There are alerts and notifications to attend to, new text messages, e-mails, Tweets and Facebook status updates to check, videos to watch, apps to use and links to click through.

“We like information,” Carr said. “There seems to be a deep primitive instinct in us to want to know everything that’s going on around us.”  

All these distractions discourage attentive, concentrated and focused thinking, Carr said.

“Distractions are cumulative,” Carr said. “You have to appreciate all these things are happening all the time in our lives and in our kids’ lives. As you ratchet up all these things, we’re in a constant state of interruption, a constant state of distraction.”

With attention divided, people begin to lose their ability to focus on a single task and think critically. Carr said the average adult spends about 10 seconds on a Web page. When people read online, they tend to skim over information in a quick F-shaped pattern before moving on.

“It turns out this has a very big and very negative effect on our ability to tap into the richest, deepest forms of thinking that are available to us,” Carr said.

A symbol for the new digital environment is the video game, Carr said. A successful “gamer” constantly scans the screen rather than concentrating in one area. This provides gamers with greater visual acuity and spatial intelligence, but Carr wondered at what cost they achieved these.
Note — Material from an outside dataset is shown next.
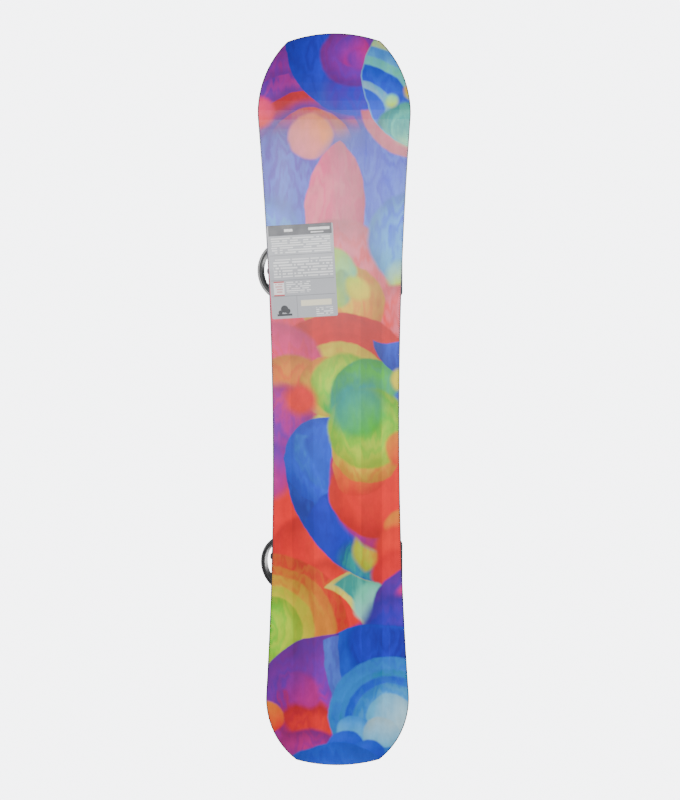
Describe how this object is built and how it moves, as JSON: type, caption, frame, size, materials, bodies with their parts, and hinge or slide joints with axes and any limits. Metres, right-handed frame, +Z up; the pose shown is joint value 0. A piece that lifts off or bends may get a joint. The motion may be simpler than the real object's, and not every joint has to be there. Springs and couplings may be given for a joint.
{
  "type": "snowboard with bindings",
  "caption": "Twin-tip snowboard with laminated core, steel edges and a pair of adjustable two-strap bindings with folding highbacks.",
  "frame": {"origin": "centre of the running base, halfway between the tips, on the base's lower face", "axes": "+X from tail to nose, +Y from the heel side to the toe side, +Z up from the base to the bindings"},
  "size_m": [1.44, 0.2947, 0.2483],
  "materials": {
    "base": "gloss",
    "edge_steel": "satin",
    "laminate": "satin",
    "core_wood": "matte",
    "sidewall": "satin",
    "tip_plastic": "matte",
    "top": "satin",
    "steel": "satin",
    "disc_plastic": "satin",
    "chassis": "satin",
    "foam": "matte",
    "ramp_plastic": "matte",
    "hoop_metal": "gloss",
    "shell": "satin",
    "yoke_plastic": "matte",
    "ladder_plastic": "satin",
    "tongue_plastic": "matte",
    "strap_fabric": "matte",
    "cap_rubber": "matte",
    "buckle_metal": "satin",
    "lever_metal": "satin",
    "release_plastic": "satin"
  },
  "bodies": {
    "board": {"base_sheet": "base", "steel_edges": "edge_steel", "lower_laminate": "laminate", "wood_core": "core_wood", "sidewalls": "sidewall", "tip_spacers": "tip_plastic", "upper_laminate": "laminate", "topsheet": "top", "threaded_inserts": "steel", "front_mounting_disc": "disc_plastic", "front_disc_screws": "steel", "rear_mounting_disc": "disc_plastic", "rear_disc_screws": "steel"},
    "front_chassis": {"front_baseplate": "chassis", "front_heel_pad": "foam", "front_chassis_bolts": "steel", "front_heel_hoop": "hoop_metal", "front_strap_bolts": "steel"},
    "front_ramp": {"front_toe_ramp": "ramp_plastic"},
    "front_back": {"front_highback": "shell", "front_highback_pad": "foam"},
    "front_yoke": {"front_lean_yoke": "yoke_plastic"},
    "front_ankle_hanger": {"front_ankle_ladder": "ladder_plastic", "front_ankle_anchor": "tongue_plastic"},
    "front_ankle_strap": {"front_ankle_pad": "strap_fabric", "front_ankle_tongue": "tongue_plastic", "front_ankle_buckle": "buckle_metal"},
    "front_ankle_lever_arm": {"front_ankle_lever": "lever_metal"},
    "front_ankle_release_arm": {"front_ankle_release": "release_plastic"},
    "front_toe_hanger": {"front_toe_ladder": "ladder_plastic", "front_toe_anchor": "tongue_plastic"},
    "front_toe_strap": {"front_toe_cap": "cap_rubber", "front_toe_tongue": "tongue_plastic", "front_toe_buckle": "buckle_metal"},
    "front_toe_lever_arm": {"front_toe_lever": "lever_metal"},
    "front_toe_release_arm": {"front_toe_release": "release_plastic"},
    "rear_chassis": {"rear_baseplate": "chassis", "rear_heel_pad": "foam", "rear_chassis_bolts": "steel", "rear_heel_hoop": "hoop_metal", "rear_strap_bolts": "steel"},
    "rear_ramp": {"rear_toe_ramp": "ramp_plastic"},
    "rear_back": {"rear_highback": "shell", "rear_highback_pad": "foam"},
    "rear_yoke": {"rear_lean_yoke": "yoke_plastic"},
    "rear_ankle_hanger": {"rear_ankle_ladder": "ladder_plastic", "rear_ankle_anchor": "tongue_plastic"},
    "rear_ankle_strap": {"rear_ankle_pad": "strap_fabric", "rear_ankle_tongue": "tongue_plastic", "rear_ankle_buckle": "buckle_metal"},
    "rear_ankle_lever_arm": {"rear_ankle_lever": "lever_metal"},
    "rear_ankle_release_arm": {"rear_ankle_release": "release_plastic"},
    "rear_toe_hanger": {"rear_toe_ladder": "ladder_plastic", "rear_toe_anchor": "tongue_plastic"},
    "rear_toe_strap": {"rear_toe_cap": "cap_rubber", "rear_toe_tongue": "tongue_plastic", "rear_toe_buckle": "buckle_metal"},
    "rear_toe_lever_arm": {"rear_toe_lever": "lever_metal"},
    "rear_toe_release_arm": {"rear_toe_release": "release_plastic"}
  },
  "joints": [
    {"name": "front_stance_swivel", "type": "hinge", "parent": "board", "child": "front_chassis", "pos_m": [0.272, 0, 0.0076], "axis": [0, 0, 1], "range_deg": [-30, 30]},
    {"name": "front_ramp_slide", "type": "slide", "parent": "front_chassis", "child": "front_ramp", "axis": [0, 1, 0], "range_m": [-0.006, 0.006]},
    {"name": "front_highback_fold", "type": "hinge", "parent": "front_chassis", "child": "front_back", "pos_m": [0.272, -0.094, 0.0496], "axis": [-1, 0, 0], "range_deg": [0, 40]},
    {"name": "front_lean_slide", "type": "slide", "parent": "front_back", "child": "front_yoke", "axis": [0, 0.3746, 0.9272], "range_m": [0, 0.01]},
    {"name": "front_ankle_swing", "type": "hinge", "parent": "front_chassis", "child": "front_ankle_hanger", "pos_m": [0.272, -0.03, 0.0456], "axis": [-1, 0, 0], "range_deg": [-15, 15]},
    {"name": "front_ankle_open", "type": "hinge", "parent": "front_ankle_hanger", "child": "front_ankle_strap", "pos_m": [0.2151, -0.02258, 0.05747], "axis": [0, -0.848, 0.5299], "range_deg": [0, 95], "deforming": ["front_ankle_ladder"]},
    {"name": "front_ankle_lever_lift", "type": "hinge", "parent": "front_ankle_strap", "child": "front_ankle_lever_arm", "pos_m": [0.29271, 0.01459, 0.11695], "axis": [0, -0.848, 0.5299], "range_deg": [0, 60]},
    {"name": "front_ankle_release_lift", "type": "hinge", "parent": "front_ankle_strap", "child": "front_ankle_release_arm", "pos_m": [0.32015, 0.00265, 0.09785], "axis": [0, -0.848, 0.5299], "range_deg": [0, 10], "stiffness_Nm_per_rad": 0.1},
    {"name": "front_toe_swing", "type": "hinge", "parent": "front_chassis", "child": "front_toe_hanger", "pos_m": [0.272, 0.06, 0.0316], "axis": [-1, 0, 0], "range_deg": [-15, 15]},
    {"name": "front_toe_open", "type": "hinge", "parent": "front_toe_hanger", "child": "front_toe_strap", "pos_m": [0.2151, 0.06524, 0.04458], "axis": [0, -0.9272, 0.3746], "range_deg": [0, 95], "deforming": ["front_toe_ladder"]},
    {"name": "front_toe_lever_lift", "type": "hinge", "parent": "front_toe_strap", "child": "front_toe_lever_arm", "pos_m": [0.29271, 0.08815, 0.10126], "axis": [0, -0.9272, 0.3746], "range_deg": [0, 60]},
    {"name": "front_toe_release_lift", "type": "hinge", "parent": "front_toe_strap", "child": "front_toe_release_arm", "pos_m": [0.32015, 0.07971, 0.08039], "axis": [0, -0.9272, 0.3746], "range_deg": [0, 10], "stiffness_Nm_per_rad": 0.1},
    {"name": "rear_stance_swivel", "type": "hinge", "parent": "board", "child": "rear_chassis", "pos_m": [-0.304, 0, 0.0076], "axis": [0, 0, -1], "range_deg": [-30, 30]},
    {"name": "rear_ramp_slide", "type": "slide", "parent": "rear_chassis", "child": "rear_ramp", "axis": [0, 1, 0], "range_m": [-0.006, 0.006]},
    {"name": "rear_highback_fold", "type": "hinge", "parent": "rear_chassis", "child": "rear_back", "pos_m": [-0.304, -0.094, 0.0496], "axis": [-1, 0, 0], "range_deg": [0, 40]},
    {"name": "rear_lean_slide", "type": "slide", "parent": "rear_back", "child": "rear_yoke", "axis": [0, 0.3746, 0.9272], "range_m": [0, 0.01]},
    {"name": "rear_ankle_swing", "type": "hinge", "parent": "rear_chassis", "child": "rear_ankle_hanger", "pos_m": [-0.304, -0.03, 0.0456], "axis": [-1, 0, 0], "range_deg": [-15, 15]},
    {"name": "rear_ankle_open", "type": "hinge", "parent": "rear_ankle_hanger", "child": "rear_ankle_strap", "pos_m": [-0.2471, -0.02258, 0.05747], "axis": [0, 0.848, -0.5299], "range_deg": [0, 95], "deforming": ["rear_ankle_ladder"]},
    {"name": "rear_ankle_lever_lift", "type": "hinge", "parent": "rear_ankle_strap", "child": "rear_ankle_lever_arm", "pos_m": [-0.32471, 0.01459, 0.11695], "axis": [0, 0.848, -0.5299], "range_deg": [0, 60]},
    {"name": "rear_ankle_release_lift", "type": "hinge", "parent": "rear_ankle_strap", "child": "rear_ankle_release_arm", "pos_m": [-0.35215, 0.00265, 0.09785], "axis": [0, 0.848, -0.5299], "range_deg": [0, 10], "stiffness_Nm_per_rad": 0.1},
    {"name": "rear_toe_swing", "type": "hinge", "parent": "rear_chassis", "child": "rear_toe_hanger", "pos_m": [-0.304, 0.06, 0.0316], "axis": [-1, 0, 0], "range_deg": [-15, 15]},
    {"name": "rear_toe_open", "type": "hinge", "parent": "rear_toe_hanger", "child": "rear_toe_strap", "pos_m": [-0.2471, 0.06524, 0.04458], "axis": [0, 0.9272, -0.3746], "range_deg": [0, 95], "deforming": ["rear_toe_ladder"]},
    {"name": "rear_toe_lever_lift", "type": "hinge", "parent": "rear_toe_strap", "child": "rear_toe_lever_arm", "pos_m": [-0.32471, 0.08815, 0.10126], "axis": [0, 0.9272, -0.3746], "range_deg": [0, 60]},
    {"name": "rear_toe_release_lift", "type": "hinge", "parent": "rear_toe_strap", "child": "rear_toe_release_arm", "pos_m": [-0.35215, 0.07971, 0.08039], "axis": [0, 0.9272, -0.3746], "range_deg": [0, 10], "stiffness_Nm_per_rad": 0.1}
  ]
}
He also cited a study by Cornell College that showed cognitive overload by students using laptops during a college lecture. The students who had their laptops open — whether they were browsing sites related to the lecture or shopping for shoes — scored poorly. There is not enough “space” in working memory to contain all the activity before it’s transferred to long-term memory, Carr said.

“If you let kids look at their phones or look at their computers while you’re trying to teach them something, they’re not going to remember it as well. They’re going to suffer from cognitive overload,” Carr said. “There is a sacrifice in learning. There is a sacrifice in comprehension and retention if the student is distracted — if the student is engaged in technology when they’re trying to learn other things.”

Carr doesn’t disagree with the Internet’s usefulness, but he thinks society needs to challenge the rush to embrace it.

“We owe it to ourselves, to our students and to our kids to think more rigorously, more critically in this rapid shift we’re going through,” Carr said.